LILLY KING: Oh, of course, I was actually super calm for prelims and for semis, so I was kind of confused why that was going on because I'm usually, like, not nervous, but super hyper before my races, but today it did kind of set in. I was like, oh my gosh, yeah, this is the finals, don't screw up, don't screw up. I think that's what I was saying in my head.

Q. So you're going to have the 200 Breaststroke later in the week, an event that, like we talked about at NCAAs has really come on over the past year. How are you feeling going into that one? Is the pressure really off because it's sort of your "off" event and you made it already?
LILLY KING: Yeah, I think the pressure is off a little bit.

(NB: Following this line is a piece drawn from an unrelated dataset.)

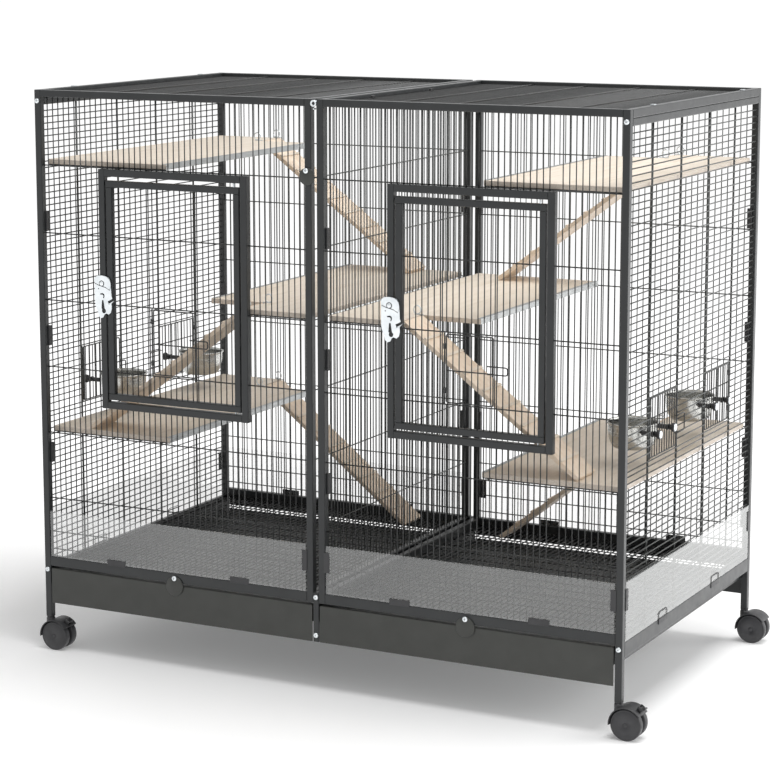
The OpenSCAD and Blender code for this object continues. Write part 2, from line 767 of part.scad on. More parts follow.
// Two hooks a ramp: a foot on the shelf, a standing wire loop and an eye round the hinge wire
module ramp_hooks() {
  foot_l = 12;
  foot_t = 1.5;
  loop_r = 8;
  loop_wire = 2.4;
  color(zinc) placed() both_sides() for (n = [1, 3, 5]) at_ramp(n)
    for (y = [-eye_l - 0.4, ramp_w + 0.4]) {
      translate([0, y, 0]) rotate([-90, 0, 0]) difference() {
        cylinder(d = ramp_wire + 2 * run_gap + 2 * eye_wall, h = eye_l);
        translate([0, 0, -1]) cylinder(d = ramp_wire + 2 * run_gap, h = eye_l + 2);
      }
      translate([-eye_wall / 2, y, ramp_wire / 2 + eye_wall / 2])
        cube([eye_wall, eye_l, shelf_t / 2 - ramp_wire / 2 - eye_wall / 2 + foot_t]);
      translate([-ramp_pin_gap - foot_l, y, shelf_t / 2])
        cube([foot_l + ramp_pin_gap, eye_l, foot_t]);
      translate([-ramp_pin_gap - foot_l / 2, y + eye_l / 2, shelf_t / 2 + foot_t + loop_r])
        rotate([90, 0, 0]) rotate_extrude() translate([loop_r, 0]) circle(d = loop_wire);
    }
}

// ---- floor and drawers ----

module floor_grids() {
  x0 = tube + seat_gap;
  x1 = module_w - tube - seat_gap;
  y0 = tube + seat_gap;
  y1 = cage_d - tube - seat_gap;
  nx = round((x1 - x0) / floor_pitch_x);
  ny = round((y1 - y0) / floor_pitch_y);
  us = [for (k = [0:nx]) x0 + wire / 2 + k * (x1 - x0 - wire) / nx];
  vs = [for (k = [0:ny]) y0 + wire / 2 + k * (y1 - y0 - wire) / ny];
  color(black_plastic) placed() each_module() translate([0, 0, side_beam_top])
    linear_extrude(wire) wire_grid([x0, y0], [x1, y1], us, vs);
}

// Angles that carry the drawers, each an upright strip over a foot
module drawer_runners() {
  foot = 15;
  z = tray_z - seat_gap - runner_t;
  strip_z = z + runner_t + weld_gap;
  side_top = side_beam_z + 15;
  mid_top = rail_z - 1;
  strip_l = inner_d - 2 * weld_gap;
  color(powder_coat) placed() {
    both_sides() {
      translate([tube, tube + weld_gap, strip_z]) cube([runner_t, strip_l, side_top - strip_z]);
      translate([tube, tube + weld_gap, z]) cube([foot, strip_l, runner_t]);
    }
    translate([cage_w / 2 - runner_t, tube + weld_gap, strip_z])
      cube([2 * runner_t, strip_l, mid_top - strip_z]);
    translate([module_w - foot, tube + weld_gap, z])
      cube([module_gap + 2 * foot, strip_l, runner_t]);
  }
}

drawer_x = tube + drawer_gap;
drawer_x1 = module_w - drawer_gap;

// Shallow tray of folded sheet behind a tall fascia
module drawer() {
  t = drawer_wall;
  tray_x = drawer_x + t;
  tray_w = drawer_x1 - drawer_x - 2 * t;
  translate([drawer_x, 0, drawer_z]) {
    cube([drawer_x1 - drawer_x, t, fascia_h]);
    translate([0, t, fascia_h - t]) cube([drawer_x1 - drawer_x, 8, t]);
  }
  translate([tray_x, t + weld_gap, tray_z]) cube([tray_w, tray_d - t - weld_gap, t]);
  for (x = [tray_x, tray_x + tray_w - t])
    translate([x, t + weld_gap, tray_z + t + weld_gap])
      cube([t, tray_d - 2 * t - 2 * weld_gap, tray_h - t - weld_gap]);
  translate([tray_x, tray_d - t, tray_z + t + weld_gap])
    cube([tray_w, t, tray_h - t - weld_gap]);
}

module drawer_left() { color(fascia_coat) placed() drawer(); }
module drawer_right() { color(fascia_coat) placed() mirrored_right() drawer(); }

// Disc hung off centre on a screw, which hangs down over what it locks
module turn_button(x, z, r, dx, drop) {
  translate([x, -seat_gap, z]) rotate([90, 0, 0]) {
    translate([dx, -drop, 0]) cylinder(r = r, h = button_t);
    cylinder(d = 8, h = button_t + 2);
    translate([0, 0, -seat_gap]) cylinder(d = 4, h = seat_gap);
  }
}

button_x = module_w / 2;

module drawer_button_left() {
  color(black_plastic) placed() turn_button(button_x, button_z, button_r, 0, button_drop);
}

module drawer_button_right() {
  color(black_plastic) placed()
    turn_button(module_pitch + button_x, button_z, button_r, 0, button_drop);
}

post_button_r = 16.5;
post_button_x = module_w - tube / 2 - 2.4;
post_button_z = level(5) + 15;

module post_button() {
  color(black_plastic) placed()
    turn_button(post_button_x, post_button_z, post_button_r, 2, 11);
}

// ---- guards, clips and fasteners ----

guard_gap = 2;

module splash_guards() {
  color([0.85, 0.9, 0.92, 0.4]) placed() {
    front_and_back() each_module()
      translate([tube + guard_gap, seat_gap, rail_top + seat_gap])
        cube([inner_w - 2 * guard_gap, guard_t, guard_h]);
    both_sides()
      translate([seat_gap, tube + guard_gap, side_beam_top + seat_gap])
        cube([guard_t, inner_d - 2 * guard_gap, guard_h + rail_top - side_beam_top]);
  }
}

clip_l = 44;
clip_t = 1.5;
clip_h = 13;
clip_x = [174, module_w - 164];
side_clip_h = 24;
upright_clip_w = 11;
upright_clip_l = 40;

// Clips along a front or back rail of one module, and upright ones beside its posts
module rail_clips() {
  for (x = clip_x)
    translate([x - clip_l / 2, -clip_t, rail_top - 3]) cube([clip_l, clip_t, clip_h]);
}

module post_clip(x) {
  translate([x, -clip_t, rail_top + 42]) cube([upright_clip_w, clip_t, upright_clip_l]);
}

module guard_clips() {
  inset = upright_clip_w - 1.5;
  color(black_plastic) placed() {
    front_and_back() each_module() {
      rail_clips();
      post_clip(module_w - tube - inset);
    }
    translate([module_pitch, 0, 0]) post_clip(tube - 1.5);
    both_sides() for (y = [0.287, 0.694])
      translate([-clip_t, y * cage_d - clip_l / 2, side_beam_top - 9])
        cube([clip_t, clip_l, side_clip_h]);
    both_sides() front_and_back()
      translate([-clip_t, tube - 1.5, rail_top + 42]) cube([clip_t, upright_clip_w, upright_clip_l]);
  }
}

// Corner block inside a post, where two panels meet
module connector() {
  t = 4;
  inner = mid_x + wire / 2 + weld_gap;
  translate([tube, inner, 0]) cube([t, tube - inner, 40]);
  translate([inner, tube, 0]) cube([tube + t - inner, t, 40]);
}

module panel_connectors() {
  heights = [level(0) + 73, level(2) + 42, level(4) + 3];
  color(black_plastic) placed() both_sides() front_and_back() for (z = heights) {
    translate([0, 0, z]) connector();
    translate([module_w, 0, z]) mirror([1, 0, 0]) connector();
  }
}

// Round bolt head on a front or back face
module bolt(x, z) {
  translate([x, 0, z]) rotate([90, 0, 0]) cylinder(d = 10, h = 3);
}

module frame_bolts() {
  color(zinc) placed() {
    front_and_back() {
      both_sides() {
        bolt(mid_x, post_h - 22);
        bolt(mid_x, rail_z - 8);
      }
      bolt(cage_w / 2, rail_top - 9);
      bolt(cage_w / 2, drawer_z + 13);
      for (z = [post_h - 6, post_h - 16])
        translate([module_w, mid_x, z]) rotate([0, 90, 0]) cylinder(d = 7, h = module_gap);
    }
    both_sides() for (share = [0.18, 0.865])
      translate([3, share * cage_d - 5, post_h]) cube([8, 10, 2]);
    for (share = [0.2, 0.57])
      translate([module_pitch + tube + 18, depth_wires[round(share * depth_count)],
                 post_h - tube / 2 + wire / 2])
        cylinder(d = 9, h = 4, $fn = 6);
  }
}

// ---- casters ----

// Once for each leg, from the floor under the leg's axis
module at_leg(right, back) {
  x = right ? cage_w - leg_c : leg_c;
  y = back ? cage_d - leg_c : leg_c;
  placed() translate([x, y, -caster_h]) children();
}

module leg_plug() {
  inner = tube - 2 * tube_wall - 0.1;
  translate([0, 0, caster_h]) difference() {
    union() {
      translate([-tube / 2, -tube / 2, -3]) cube([tube, tube, 3]);
      translate([-inner / 2, -inner / 2, 0]) cube([inner, inner, plug_l]);
    }
    translate([0, 0, -4]) cylinder(d = stem_d + 2 * run_gap, h = plug_l + 5);
  }
}

module leg_plugs() {
  color(black_plastic) for (right = [false, true], back = [false, true]) at_leg(right, back)
    leg_plug();
}

// Ring sector in the wheel's plane, as wide as the caster
module sector(r0, r1, w, from, sweep) {
  rotate([90, 0, 0]) rotate([0, 0, from]) rotate_extrude(angle = sweep)
    translate([r0, -w / 2]) square([r1 - r0, w]);
}

module caster_swivel(braked) {
  stem_base = caster_h - 3 - 2;
  hood_w = 2 * caster_half_w;
  difference() {
    union() {
      translate([caster_trail, 0, wheel_r]) {
        sector(hood_r0, hood_r, hood_w, 35, 150);
        rotate([90, 0, 0]) translate([0, 0, -web_w / 2]) cylinder(r = axle_r + 4, h = web_w);
        sector(axle_r + 3, hood_r0 + hood_t / 2, web_w - 1, 62, 116);
      }
      translate([0, 0, wheel_r + 6]) cylinder(d = stem_d + 8, h = stem_base - wheel_r - 6);
      if (braked) lever_ears();
    }
    translate([caster_trail, 0, wheel_r]) rotate([90, 0, 0])
      cylinder(r = axle_r + run_gap, h = 2 * web_w, center = true);
    if (braked) translate([lever_pivot[0], 0, lever_pivot[1]]) rotate([90, 0, 0])
      cylinder(d = lever_pin + 2 * run_gap, h = 2 * lever_w, center = true);
    for (s = [-1, 1]) translate([caster_trail, s * (web_w / 2 + hood_gap + wheel_w / 2), wheel_r])
      rotate([90, 0, 0]) cylinder(r = wheel_r + hood_gap, h = wheel_w + hood_gap, center = true);
  }
  translate([0, 0, stem_base]) cylinder(d = stem_d + 5, h = 2 - seat_gap);
  cylinder_from(stem_base - 1, caster_h + plug_l - 2, stem_d);
}

module cylinder_from(z0, z1, d) {
  translate([0, 0, z0]) cylinder(d = d, h = z1 - z0);
}

module caster_wheels() {
  offset_y = web_w / 2 + hood_gap;
  translate([caster_trail, 0, wheel_r]) rotate([90, 0, 0]) {
    translate([0, 0, -offset_y - 1]) cylinder(r = axle_r, h = 2 * offset_y + 2);
    for (z = [-offset_y - wheel_w, offset_y]) translate([0, 0, z]) cylinder(r = wheel_r, h = wheel_w);
  }
}

// Toe lever that turns on a pin between two ears on the hood
lever_w = 12;
lever_pin = 4;
ear_t = 2;
lever_pivot = [caster_trail + 23, wheel_r + 29.5];

module lever_ears() {
  away = [lever_pivot[0] - caster_trail, lever_pivot[1] - wheel_r];
  for (s = [-1, 1]) translate([caster_trail, s * (lever_w / 2 + seat_gap + ear_t / 2), wheel_r])
    sector(hood_r - 1, norm(away) + 4.5, ear_t, atan2(away[1], away[0]) - 8, 16);
}

module brake_lever() {
  translate([lever_pivot[0], 0, lever_pivot[1]]) {
    rotate([90, 0, 0]) cylinder(d = 6, h = lever_w, center = true);
    rotate([90, 0, 0]) cylinder(d = lever_pin, h = lever_w + 2 * ear_t + 1, center = true);
    translate([0, -lever_w / 2, -2]) cube([lever_reach - lever_pivot[0], lever_w, 4]);
  }
}

module caster_swivel_front_left() {
  color(black_plastic) at_leg(false, false) caster_swivel(true);
}
module caster_swivel_front_right() {
  color(black_plastic) at_leg(true, false) caster_swivel(true);
}
module caster_swivel_back_left() {
  color(black_plastic) at_leg(false, true) caster_swivel(false);
}
module caster_swivel_back_right() {
  color(black_plastic) at_leg(true, true) caster_swivel(false);
}
module caster_wheels_front_left() { color(black_plastic) at_leg(false, false) caster_wheels(); }
module caster_wheels_front_right() { color(black_plastic) at_leg(true, false) caster_wheels(); }
module caster_wheels_back_left() { color(black_plastic) at_leg(false, true) caster_wheels(); }
module caster_wheels_back_right() { color(black_plastic) at_leg(true, true) caster_wheels(); }
module brake_lever_left() { color(black_plastic) at_leg(false, false) brake_lever(); }
module brake_lever_right() { color(black_plastic) at_leg(true, false) brake_lever(); }

corner_posts();
centre_posts();
centre_legs();
base_rails();
roof_frames();
side_panels();
back_panels();
front_panels();
partition_panel();
door_left();
door_right();
door_hinge_pins();
door_latch_left();
door_latch_right();
door_hatch_left();
door_hatch_right();
side_hatch_left_front();
side_hatch_left_back();
side_hatch_right_front();
side_hatch_right_back();
bowl_left_front();
bowl_left_back();
bowl_right_front();
bowl_right_back();
bowl_clamps_left_front();
bowl_clamps_left_back();
bowl_clamps_right_front();
bowl_clamps_right_back();
shelves();
shelf_edge_strips();
shelf_supports();
ramp_hooks();
ramp_left_top();
ramp_left_middle();
ramp_left_lower();
ramp_right_top();
ramp_right_middle();
ramp_right_lower();
floor_grids();
drawer_runners();
drawer_left();
drawer_right();
drawer_button_left();
drawer_button_right();
post_button();
splash_guards();
guard_clips();
panel_connectors();
frame_bolts();
leg_plugs();
caster_swivel_front_left();
caster_swivel_front_right();
caster_swivel_back_left();
caster_swivel_back_right();
caster_wheels_front_left();
caster_wheels_front_right();
caster_wheels_back_left();
caster_wheels_back_right();
brake_lever_left();
brake_lever_right();
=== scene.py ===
import math
import bpy
import numpy as np
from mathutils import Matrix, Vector


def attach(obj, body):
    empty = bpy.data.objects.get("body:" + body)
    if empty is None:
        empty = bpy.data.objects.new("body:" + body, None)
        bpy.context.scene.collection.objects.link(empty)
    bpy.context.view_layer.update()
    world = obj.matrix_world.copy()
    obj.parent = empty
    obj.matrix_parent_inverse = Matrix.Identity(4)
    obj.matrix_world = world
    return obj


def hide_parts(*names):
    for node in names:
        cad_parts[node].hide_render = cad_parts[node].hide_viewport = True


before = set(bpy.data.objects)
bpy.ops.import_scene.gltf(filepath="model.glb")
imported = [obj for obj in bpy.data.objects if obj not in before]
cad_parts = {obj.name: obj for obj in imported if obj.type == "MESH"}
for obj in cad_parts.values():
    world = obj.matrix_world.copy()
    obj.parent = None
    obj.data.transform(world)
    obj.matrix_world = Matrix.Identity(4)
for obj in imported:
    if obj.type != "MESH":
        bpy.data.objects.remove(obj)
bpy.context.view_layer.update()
print("frame loaded:", len(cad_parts), "nodes")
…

The 100 has been my bread and butter event since, I guess, I was 10 years old, so I'm looking forward to having a good 200. It's a little bit different than yards, so my race strategy is still a little bit shaky, but hopefully I will be able to have a good swim and make the team in that as well.

Q. When was the first time you really started thinking about the Olympics?
LILLY KING: I would say the first time I started thinking about the Olympics I was 16. It was right after Junior Nationals. I had just broken a minute. I won. I think that was the time where I really realized I could hang with the people who had been beating me who made the Olympic Trials, so I guess that was that first moment of self-belief for me.

Q. What's your first memory of watching swimming in the Olympics?
LILLY KING: Geez, okay, I think my first memory of watching swimming in the Olympics was 2004 Games, so I think I was 7, but I don't remember specific things because I was 7 but I do remember watching. That was my first Olympics.

Q. (No microphone.)
LILLY KING: What was that? Sorry?

Q. Did you think about in 2004 as a 7-year-old, watching the Olympics, that maybe that could be me or I want to do that some day?
LILLY KING: Um, I guess so. I mean, I had just started swimming when I was 7, so it was cool, it was exciting and I guess I thought it would be neat to go, but, you know, I was just a little kid, so it wasn't completely implanted in my mind yet.

Q. You told us at the Mixed Zone that you hadn't really trained before you came to Indiana.
LILLY KING: Uh-huh.

Q. Tell us a little bit about what you have been doing during the past season to prepare and get to where you are now.
LILLY KING: Yeah, I really just started training with -- I finally had people to train with and race at practice and, so, basically right now I'm doing ten water workouts a week and three lifting sessions so that was way -- almost double what I was doing before I got to college, and I have two breaststroke workouts a week, and I get to race with all the guys, and it's just a great team atmosphere, so that's kind of where I am right now.

Q. So last night obviously you guys had a pretty big moment when Cody Miller made the Olympic Team. Talk about the emotions when you saw that happen and how you cared that energy from that.
LILLY KING: Yeah, I was really worried about Cody making it, but I knew he had it in him, and it was actually the heat right after my semifinals, so I came out, went in the Mixed Zone, did a couple of interviews and literally dropped all my stuff on the floor and ran up to the stands to watch Cody swim, and he made it, and it was a huge relief for all of us. I'm so excited for him, but I do think that took a little bit of pressure off me, because I knew that -- Cody is doing the exact same training that I'm doing. We basically swim every single workout together, so I knew that the work had pulled off for him, so it was going to probably work the same way for me.

Q. And then having Miranda there in the final, getting in because Margalis scratched. What did that mean to you as a breaststroke group?
LILLY KING: It was great, super excited for her to make the final. It was just a great moment for IU Breaststroke and going into the future I think people's eyes are going to be on us a little bit more than they have been in the past.

Q. What's it been like working with Ray? Can you give us a little bit of idea of what he's done for you over the past season?
LILLY KING: Yeah. Ray is probably one of the most enthusiastic people I've ever met in my life, which can kind of get obnoxious at practice sometimes, but it does make it easier to perform so well in practice because our breaststroke group, basically, everything we do is all out at 200 pace, and it's probably, you know, 75, 100 yards of things at, you know, a certain pace, which is really difficult to perform that well in practice over and over and over again. But he's just so supportive through everything, and he really takes care of me, so I'm really thankful to have him.

THE MODERATOR: Congratulations, Lilly.